In 1995 I wrote DoL concerned that many pension funds weren't treating their proxy voting rights as plan assets and was told "no enforcement actions have been taken by PWBA against a plan fiduciary for voting a proxy contrary to the best interests of plan participants and beneficiaries." The DoL letter went on, "You also asked whether PWBA has ever taken action against a plan sponsor for failure to monitor the voting decisions of outside managers tainted by conflict of interest. Although such potential issues have been reviewed by PWBA in some situations, to date no enforcement action has been brought by the Department."

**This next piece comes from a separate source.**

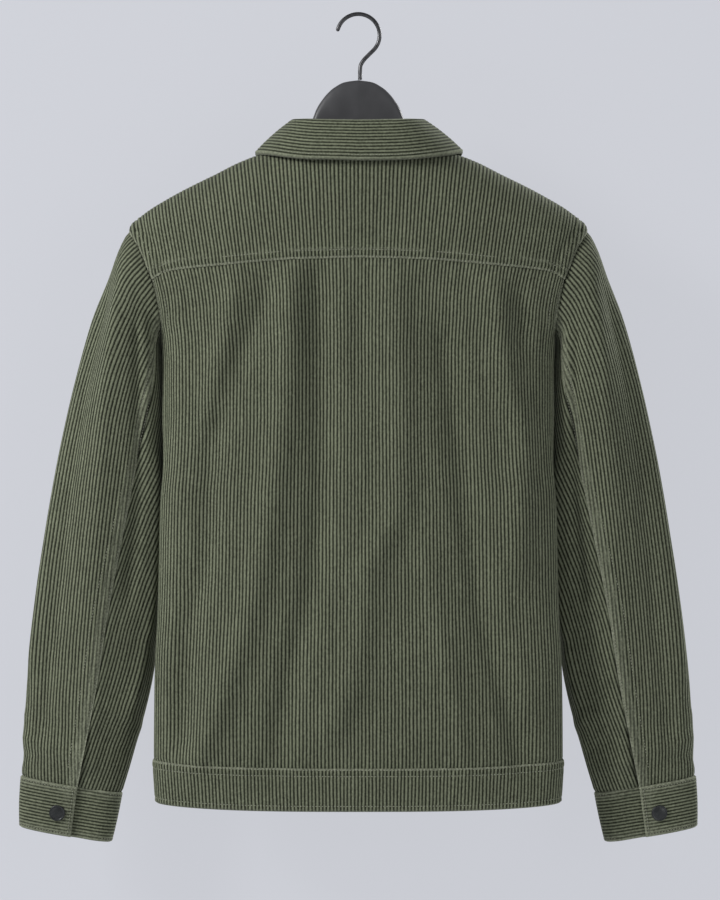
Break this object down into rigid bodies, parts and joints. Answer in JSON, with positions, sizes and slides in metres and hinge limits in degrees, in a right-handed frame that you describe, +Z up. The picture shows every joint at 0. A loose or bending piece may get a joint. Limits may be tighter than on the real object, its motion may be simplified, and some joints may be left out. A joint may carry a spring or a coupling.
{
  "type": "corduroy jacket on a hanger",
  "caption": "Hollow corduroy jacket with back yoke, collar, cuffs and waistband, closed at the front and hung on a plain hanger by its wire hook.",
  "frame": {"origin": "inside top of the hanger's hook, where a rail or peg holds the whole part", "axes": "+Z up; the jacket's front faces -Y and its back +Y; the wearer's left is +X"},
  "size_m": [0.7234, 0.1376, 0.8827],
  "materials": {
    "corduroy": "wide-wale cotton corduroy, olive green, garment washed",
    "snap_metal": "dark satin cap",
    "hanger": "matt charcoal",
    "hook_wire": "dark satin wire"
  },
  "bodies": {
    "root": {"back_yoke": "corduroy", "back_panel": "corduroy", "front_left": "corduroy", "front_right": "corduroy", "waistband": "corduroy", "sleeve_outer_left": "corduroy", "sleeve_outer_right": "corduroy", "sleeve_under_left": "corduroy", "sleeve_under_right": "corduroy", "cuff_left": "corduroy", "cuff_right": "corduroy", "collar_leaf": "corduroy", "collar_stand": "corduroy", "cuff_snap_left": "snap_metal", "cuff_snap_right": "snap_metal", "front_snap_1": "snap_metal", "front_snap_2": "snap_metal", "front_snap_3": "snap_metal", "front_snap_4": "snap_metal", "front_snap_5": "snap_metal", "waistband_snap": "snap_metal", "hanger_body": "hanger", "hanger_hook": "hook_wire"}
  },
  "joints": []
}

A subsequent 1996 DoL report found that only 25% of the investment managers automatically report votes to their pension fund clients. "The managers who did not send their reports indicated that few clients ever requested a written report." Only 35% of the plans could provide sufficient evidence that they performed substantive monitoring of their delegated authority. Although guidance 94-1 indicates prudent shareholder activism is consistent with a fiduciary's obligations under ERISA, only one investment manager reviewed for the 1996 report appears to have been so engaged. My conclusion at the time was that "the incentive of earning higher returns does not appear to outweigh the fear many pension fund trustees probably have that such involvement will alienate the members of the corporate and political communities to which they often owe their positions." (see Fiduciary Responsibilities for Proxy Voting at http://www.corpgov.net/forums/commentary/fiduciary.html)

Little appears to have changed. Scalia is right in one respect, DoL should investigate pension funds, but not for activism. DOL should revive its long dormant "Proxy Project" and should take enforcement action against pensions that have failed in their duty to vote proxies and use their voice to advocate on behalf of plan beneficiaries to earn higher returns.